Required work: Set down the material exactly as given, please, from its first line through the line that includes "GASKET_GAP = 1.2".

┌────────

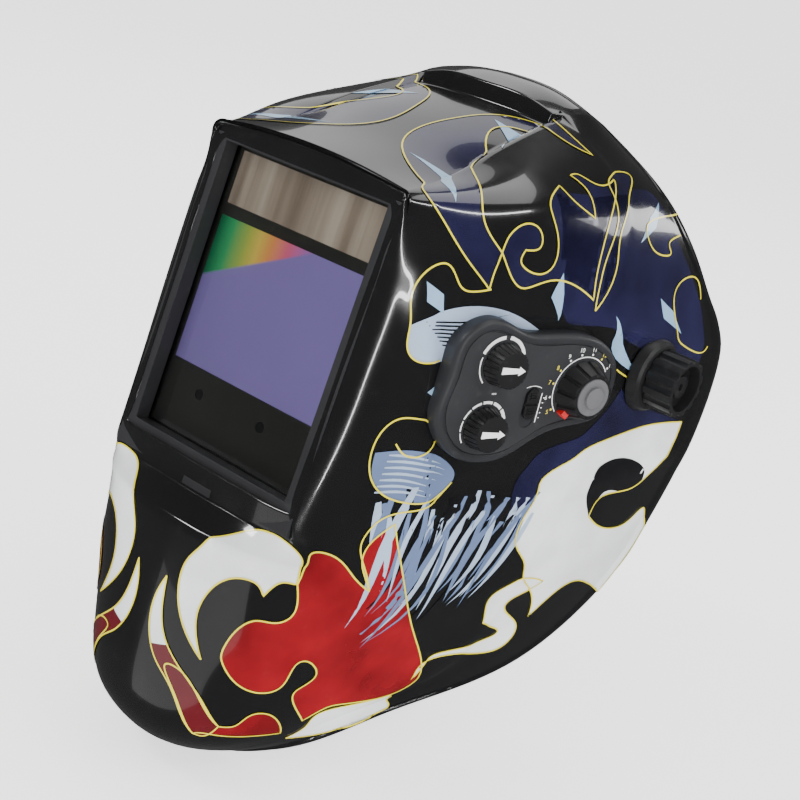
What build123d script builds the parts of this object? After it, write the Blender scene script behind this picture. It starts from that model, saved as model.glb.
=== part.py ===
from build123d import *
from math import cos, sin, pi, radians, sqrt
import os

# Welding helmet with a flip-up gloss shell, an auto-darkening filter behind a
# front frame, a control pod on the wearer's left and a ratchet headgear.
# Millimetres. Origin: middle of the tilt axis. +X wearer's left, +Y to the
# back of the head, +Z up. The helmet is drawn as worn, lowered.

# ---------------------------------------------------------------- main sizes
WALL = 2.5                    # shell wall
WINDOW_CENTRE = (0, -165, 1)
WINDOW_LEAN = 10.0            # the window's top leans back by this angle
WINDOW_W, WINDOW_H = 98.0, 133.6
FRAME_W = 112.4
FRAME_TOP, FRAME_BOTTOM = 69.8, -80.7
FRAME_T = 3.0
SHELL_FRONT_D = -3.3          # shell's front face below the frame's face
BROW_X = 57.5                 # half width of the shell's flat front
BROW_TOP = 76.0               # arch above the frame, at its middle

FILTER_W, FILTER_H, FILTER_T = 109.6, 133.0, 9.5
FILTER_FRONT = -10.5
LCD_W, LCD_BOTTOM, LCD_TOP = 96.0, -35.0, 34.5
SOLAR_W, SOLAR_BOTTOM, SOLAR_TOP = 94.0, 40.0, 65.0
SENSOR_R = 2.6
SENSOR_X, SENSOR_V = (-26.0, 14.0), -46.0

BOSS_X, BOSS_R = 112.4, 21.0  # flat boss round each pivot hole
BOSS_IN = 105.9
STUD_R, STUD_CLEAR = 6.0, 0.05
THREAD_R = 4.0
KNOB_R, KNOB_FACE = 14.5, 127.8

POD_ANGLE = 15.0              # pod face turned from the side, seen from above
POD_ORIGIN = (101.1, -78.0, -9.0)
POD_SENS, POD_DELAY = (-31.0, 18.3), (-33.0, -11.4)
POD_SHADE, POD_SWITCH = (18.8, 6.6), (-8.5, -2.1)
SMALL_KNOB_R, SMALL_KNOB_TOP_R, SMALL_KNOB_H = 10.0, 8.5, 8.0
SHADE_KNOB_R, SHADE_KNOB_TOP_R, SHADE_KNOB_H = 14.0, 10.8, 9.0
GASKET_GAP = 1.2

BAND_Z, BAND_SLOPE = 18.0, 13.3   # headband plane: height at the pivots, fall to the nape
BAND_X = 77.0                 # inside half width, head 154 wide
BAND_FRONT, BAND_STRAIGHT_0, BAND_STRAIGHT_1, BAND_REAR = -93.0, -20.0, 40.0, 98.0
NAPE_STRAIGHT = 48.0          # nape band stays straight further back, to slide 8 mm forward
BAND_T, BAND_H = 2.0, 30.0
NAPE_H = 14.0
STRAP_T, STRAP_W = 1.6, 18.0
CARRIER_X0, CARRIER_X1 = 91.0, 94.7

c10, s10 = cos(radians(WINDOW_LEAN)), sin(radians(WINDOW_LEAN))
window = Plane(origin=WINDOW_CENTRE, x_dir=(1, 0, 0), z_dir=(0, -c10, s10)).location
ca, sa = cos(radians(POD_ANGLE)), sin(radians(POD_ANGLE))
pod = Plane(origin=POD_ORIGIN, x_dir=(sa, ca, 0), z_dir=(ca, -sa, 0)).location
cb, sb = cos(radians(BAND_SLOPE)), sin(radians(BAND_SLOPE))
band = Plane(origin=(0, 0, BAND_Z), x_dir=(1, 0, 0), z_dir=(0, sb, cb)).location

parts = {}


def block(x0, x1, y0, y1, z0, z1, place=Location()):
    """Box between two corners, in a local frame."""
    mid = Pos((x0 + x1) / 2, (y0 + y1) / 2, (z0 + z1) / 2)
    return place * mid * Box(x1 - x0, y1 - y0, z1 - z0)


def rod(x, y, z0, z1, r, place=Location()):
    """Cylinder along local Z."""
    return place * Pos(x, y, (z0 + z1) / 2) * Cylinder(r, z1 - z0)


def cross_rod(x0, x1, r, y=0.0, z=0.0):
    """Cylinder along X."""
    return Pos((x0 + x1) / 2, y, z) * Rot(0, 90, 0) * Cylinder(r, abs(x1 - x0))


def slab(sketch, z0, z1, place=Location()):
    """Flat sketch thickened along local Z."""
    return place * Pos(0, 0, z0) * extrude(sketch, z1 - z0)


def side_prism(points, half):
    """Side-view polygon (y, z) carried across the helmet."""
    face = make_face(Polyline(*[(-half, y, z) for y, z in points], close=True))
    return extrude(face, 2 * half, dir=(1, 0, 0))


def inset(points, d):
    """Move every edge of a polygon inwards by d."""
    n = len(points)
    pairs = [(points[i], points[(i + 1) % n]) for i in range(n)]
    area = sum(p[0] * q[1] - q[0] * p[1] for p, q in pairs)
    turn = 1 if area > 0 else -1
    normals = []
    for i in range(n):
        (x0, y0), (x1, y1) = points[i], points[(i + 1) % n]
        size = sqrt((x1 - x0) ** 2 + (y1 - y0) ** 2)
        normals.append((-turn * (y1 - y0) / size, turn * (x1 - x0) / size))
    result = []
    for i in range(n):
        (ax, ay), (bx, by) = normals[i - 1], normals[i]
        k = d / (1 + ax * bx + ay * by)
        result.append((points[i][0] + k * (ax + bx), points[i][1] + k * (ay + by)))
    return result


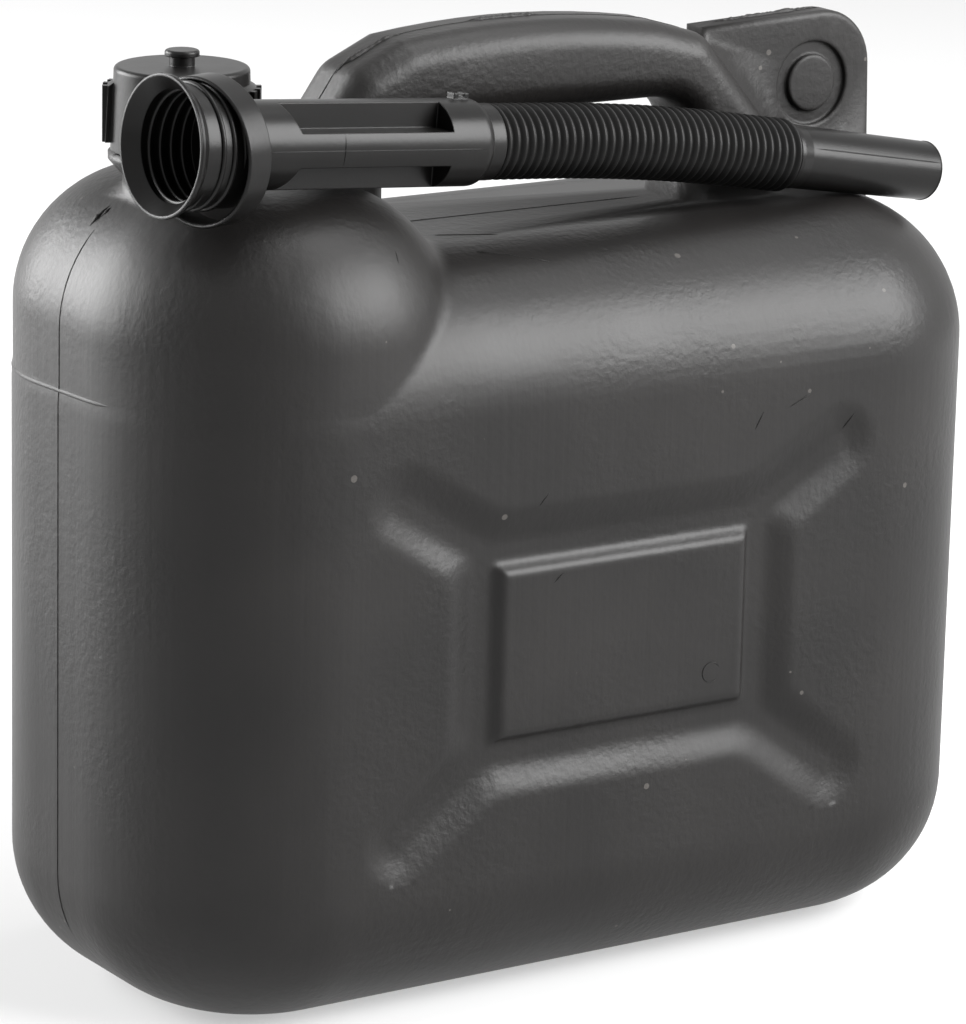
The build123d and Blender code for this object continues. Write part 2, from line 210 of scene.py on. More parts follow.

└────────

Right answer:
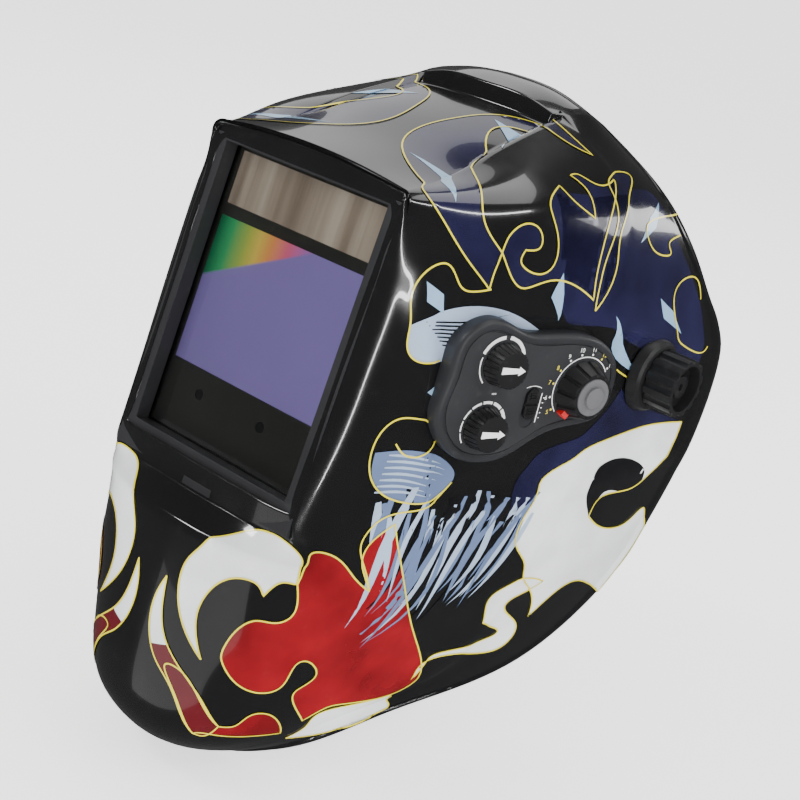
What build123d script builds the parts of this object? After it, write the Blender scene script behind this picture. It starts from that model, saved as model.glb.
=== part.py ===
from build123d import *
from math import cos, sin, pi, radians, sqrt
import os

# Welding helmet with a flip-up gloss shell, an auto-darkening filter behind a
# front frame, a control pod on the wearer's left and a ratchet headgear.
# Millimetres. Origin: middle of the tilt axis. +X wearer's left, +Y to the
# back of the head, +Z up. The helmet is drawn as worn, lowered.

# ---------------------------------------------------------------- main sizes
WALL = 2.5                    # shell wall
WINDOW_CENTRE = (0, -165, 1)
WINDOW_LEAN = 10.0            # the window's top leans back by this angle
WINDOW_W, WINDOW_H = 98.0, 133.6
FRAME_W = 112.4
FRAME_TOP, FRAME_BOTTOM = 69.8, -80.7
FRAME_T = 3.0
SHELL_FRONT_D = -3.3          # shell's front face below the frame's face
BROW_X = 57.5                 # half width of the shell's flat front
BROW_TOP = 76.0               # arch above the frame, at its middle

FILTER_W, FILTER_H, FILTER_T = 109.6, 133.0, 9.5
FILTER_FRONT = -10.5
LCD_W, LCD_BOTTOM, LCD_TOP = 96.0, -35.0, 34.5
SOLAR_W, SOLAR_BOTTOM, SOLAR_TOP = 94.0, 40.0, 65.0
SENSOR_R = 2.6
SENSOR_X, SENSOR_V = (-26.0, 14.0), -46.0

BOSS_X, BOSS_R = 112.4, 21.0  # flat boss round each pivot hole
BOSS_IN = 105.9
STUD_R, STUD_CLEAR = 6.0, 0.05
THREAD_R = 4.0
KNOB_R, KNOB_FACE = 14.5, 127.8

POD_ANGLE = 15.0              # pod face turned from the side, seen from above
POD_ORIGIN = (101.1, -78.0, -9.0)
POD_SENS, POD_DELAY = (-31.0, 18.3), (-33.0, -11.4)
POD_SHADE, POD_SWITCH = (18.8, 6.6), (-8.5, -2.1)
SMALL_KNOB_R, SMALL_KNOB_TOP_R, SMALL_KNOB_H = 10.0, 8.5, 8.0
SHADE_KNOB_R, SHADE_KNOB_TOP_R, SHADE_KNOB_H = 14.0, 10.8, 9.0
GASKET_GAP = 1.2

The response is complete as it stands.